## Material for this task
>>>
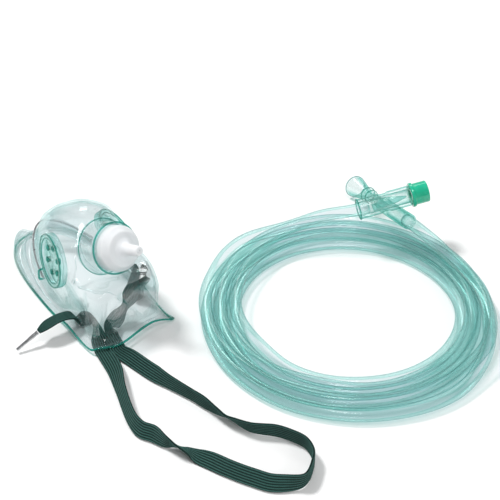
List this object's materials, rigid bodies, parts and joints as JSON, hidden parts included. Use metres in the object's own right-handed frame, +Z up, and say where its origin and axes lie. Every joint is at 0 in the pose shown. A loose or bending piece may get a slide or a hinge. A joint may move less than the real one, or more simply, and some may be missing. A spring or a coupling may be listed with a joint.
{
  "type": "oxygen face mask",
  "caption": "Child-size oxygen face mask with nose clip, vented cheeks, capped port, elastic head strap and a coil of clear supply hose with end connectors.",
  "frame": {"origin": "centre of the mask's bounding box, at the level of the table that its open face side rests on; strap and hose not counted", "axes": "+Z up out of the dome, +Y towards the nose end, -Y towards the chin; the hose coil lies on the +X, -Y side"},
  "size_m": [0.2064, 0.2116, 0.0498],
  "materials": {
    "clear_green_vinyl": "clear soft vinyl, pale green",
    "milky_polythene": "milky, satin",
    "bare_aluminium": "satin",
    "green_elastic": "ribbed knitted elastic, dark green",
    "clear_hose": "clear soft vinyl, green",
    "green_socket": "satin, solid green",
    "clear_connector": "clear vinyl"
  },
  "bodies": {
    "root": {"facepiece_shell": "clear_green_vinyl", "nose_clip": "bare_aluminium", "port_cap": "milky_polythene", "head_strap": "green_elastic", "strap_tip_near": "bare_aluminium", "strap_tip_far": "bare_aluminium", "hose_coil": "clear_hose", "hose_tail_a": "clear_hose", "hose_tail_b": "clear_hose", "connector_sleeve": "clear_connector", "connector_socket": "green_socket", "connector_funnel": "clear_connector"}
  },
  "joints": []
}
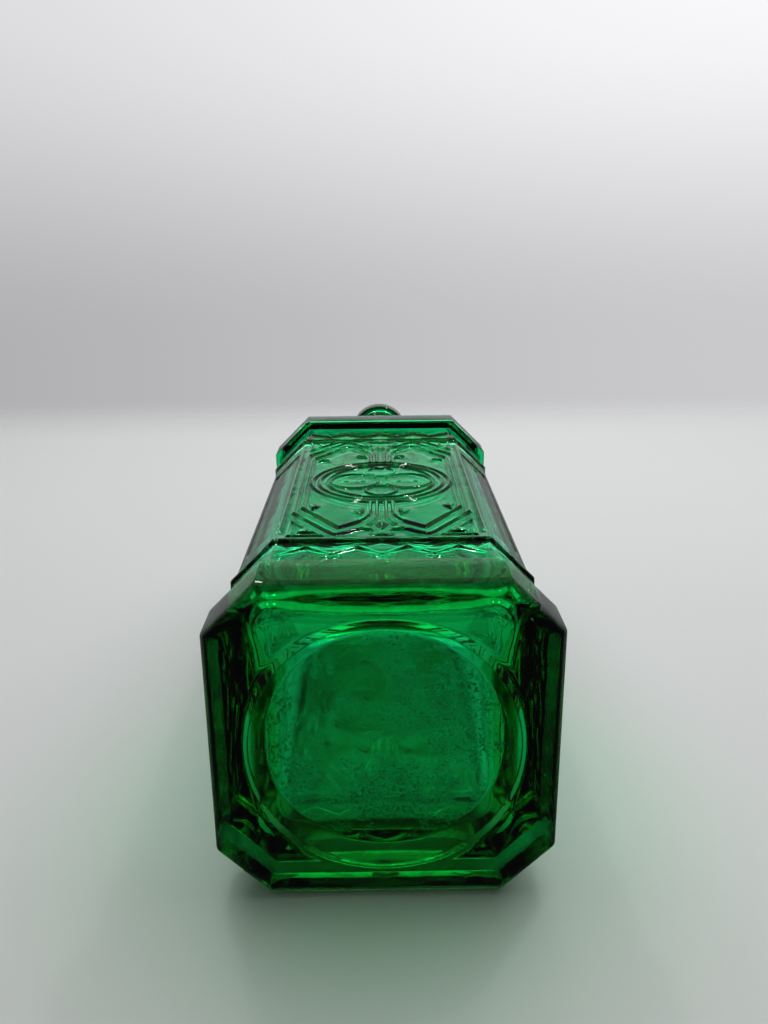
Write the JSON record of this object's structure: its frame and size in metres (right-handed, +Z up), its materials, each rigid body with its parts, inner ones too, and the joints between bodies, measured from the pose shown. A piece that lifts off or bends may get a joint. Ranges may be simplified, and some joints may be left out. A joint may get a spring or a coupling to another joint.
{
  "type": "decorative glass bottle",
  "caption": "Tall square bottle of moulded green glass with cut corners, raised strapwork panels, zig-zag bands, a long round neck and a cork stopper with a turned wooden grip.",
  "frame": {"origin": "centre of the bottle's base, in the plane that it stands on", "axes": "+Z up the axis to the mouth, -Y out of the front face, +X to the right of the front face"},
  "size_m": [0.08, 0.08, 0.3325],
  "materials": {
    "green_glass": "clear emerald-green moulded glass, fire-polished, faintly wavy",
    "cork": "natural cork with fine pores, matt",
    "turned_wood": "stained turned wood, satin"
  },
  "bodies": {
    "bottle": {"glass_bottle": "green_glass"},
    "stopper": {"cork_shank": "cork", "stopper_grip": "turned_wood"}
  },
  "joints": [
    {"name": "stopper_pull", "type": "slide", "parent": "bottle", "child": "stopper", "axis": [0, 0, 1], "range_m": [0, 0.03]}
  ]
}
<<<
>>>
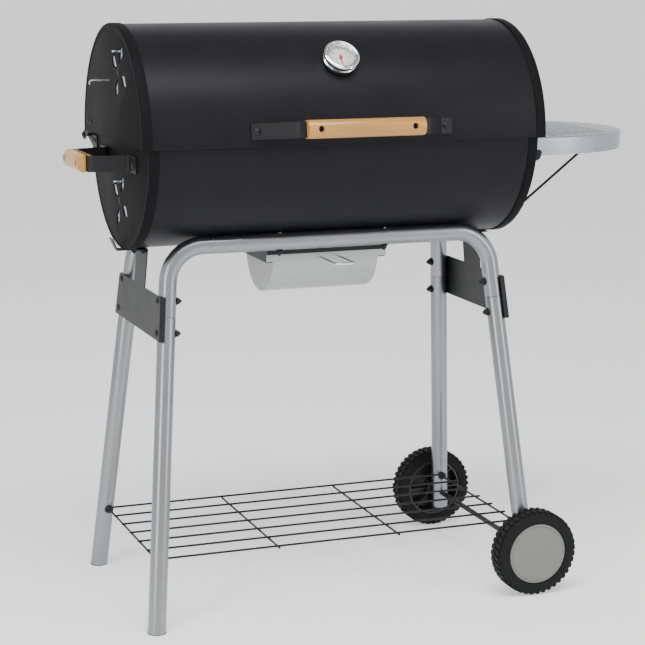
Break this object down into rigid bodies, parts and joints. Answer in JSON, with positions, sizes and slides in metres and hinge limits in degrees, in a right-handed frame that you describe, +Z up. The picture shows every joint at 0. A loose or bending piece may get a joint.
<<<
>>>
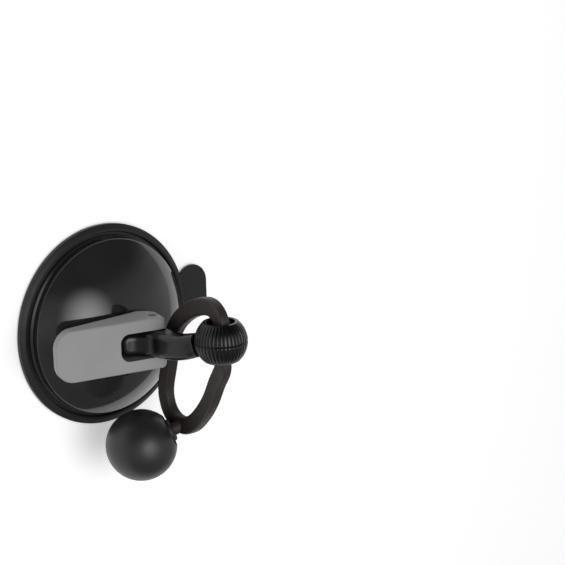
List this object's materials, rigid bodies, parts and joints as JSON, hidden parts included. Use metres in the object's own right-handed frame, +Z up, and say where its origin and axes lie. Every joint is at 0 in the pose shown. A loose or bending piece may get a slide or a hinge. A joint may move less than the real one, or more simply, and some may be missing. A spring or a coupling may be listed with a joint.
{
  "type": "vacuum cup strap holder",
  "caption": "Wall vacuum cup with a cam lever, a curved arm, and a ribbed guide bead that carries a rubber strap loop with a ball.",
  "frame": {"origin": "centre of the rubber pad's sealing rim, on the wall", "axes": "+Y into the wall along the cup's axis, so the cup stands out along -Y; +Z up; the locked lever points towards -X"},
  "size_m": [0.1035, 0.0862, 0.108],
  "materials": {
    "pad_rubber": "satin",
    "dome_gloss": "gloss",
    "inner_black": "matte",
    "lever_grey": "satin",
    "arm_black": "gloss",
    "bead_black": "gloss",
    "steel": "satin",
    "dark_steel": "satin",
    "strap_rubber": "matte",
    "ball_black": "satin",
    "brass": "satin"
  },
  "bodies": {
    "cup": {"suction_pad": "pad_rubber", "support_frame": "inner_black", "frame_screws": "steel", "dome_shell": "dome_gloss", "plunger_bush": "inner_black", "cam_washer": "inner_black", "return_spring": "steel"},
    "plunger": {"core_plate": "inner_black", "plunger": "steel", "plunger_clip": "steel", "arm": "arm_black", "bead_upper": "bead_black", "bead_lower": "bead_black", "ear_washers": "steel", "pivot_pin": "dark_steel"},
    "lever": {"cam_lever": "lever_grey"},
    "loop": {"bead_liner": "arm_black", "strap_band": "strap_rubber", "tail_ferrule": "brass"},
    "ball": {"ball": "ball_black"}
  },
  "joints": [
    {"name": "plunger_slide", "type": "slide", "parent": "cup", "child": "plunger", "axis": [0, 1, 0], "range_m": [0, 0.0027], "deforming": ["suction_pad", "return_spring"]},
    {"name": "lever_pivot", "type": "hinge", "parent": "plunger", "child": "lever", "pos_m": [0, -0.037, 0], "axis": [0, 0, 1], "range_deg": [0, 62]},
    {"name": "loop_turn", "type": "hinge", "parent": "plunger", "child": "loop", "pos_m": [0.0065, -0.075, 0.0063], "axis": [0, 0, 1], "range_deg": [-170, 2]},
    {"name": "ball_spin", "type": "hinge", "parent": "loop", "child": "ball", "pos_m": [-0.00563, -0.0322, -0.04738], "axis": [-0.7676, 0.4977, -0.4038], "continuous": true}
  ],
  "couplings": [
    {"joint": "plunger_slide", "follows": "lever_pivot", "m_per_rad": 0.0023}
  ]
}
<<<
## Exercise details
From the listing above, pick out each line where the word "JSON" appears.

## Reply
List this object's materials, rigid bodies, parts and joints as JSON, hidden parts included. Use metres in the object's own right-handed frame, +Z up, and say where its origin and axes lie. Every joint is at 0 in the pose shown. A loose or bending piece may get a slide or a hinge. A joint may move less than the real one, or more simply, and some may be missing. A spring or a coupling may be listed with a joint.
Write the JSON record of this object's structure: its frame and size in metres (right-handed, +Z up), its materials, each rigid body with its parts, inner ones too, and the joints between bodies, measured from the pose shown. A piece that lifts off or bends may get a joint. Ranges may be simplified, and some joints may be left out. A joint may get a spring or a coupling to another joint.
Break this object down into rigid bodies, parts and joints. Answer in JSON, with positions, sizes and slides in metres and hinge limits in degrees, in a right-handed frame that you describe, +Z up. The picture shows every joint at 0. A loose or bending piece may get a joint.
List this object's materials, rigid bodies, parts and joints as JSON, hidden parts included. Use metres in the object's own right-handed frame, +Z up, and say where its origin and axes lie. Every joint is at 0 in the pose shown. A loose or bending piece may get a slide or a hinge. A joint may move less than the real one, or more simply, and some may be missing. A spring or a coupling may be listed with a joint.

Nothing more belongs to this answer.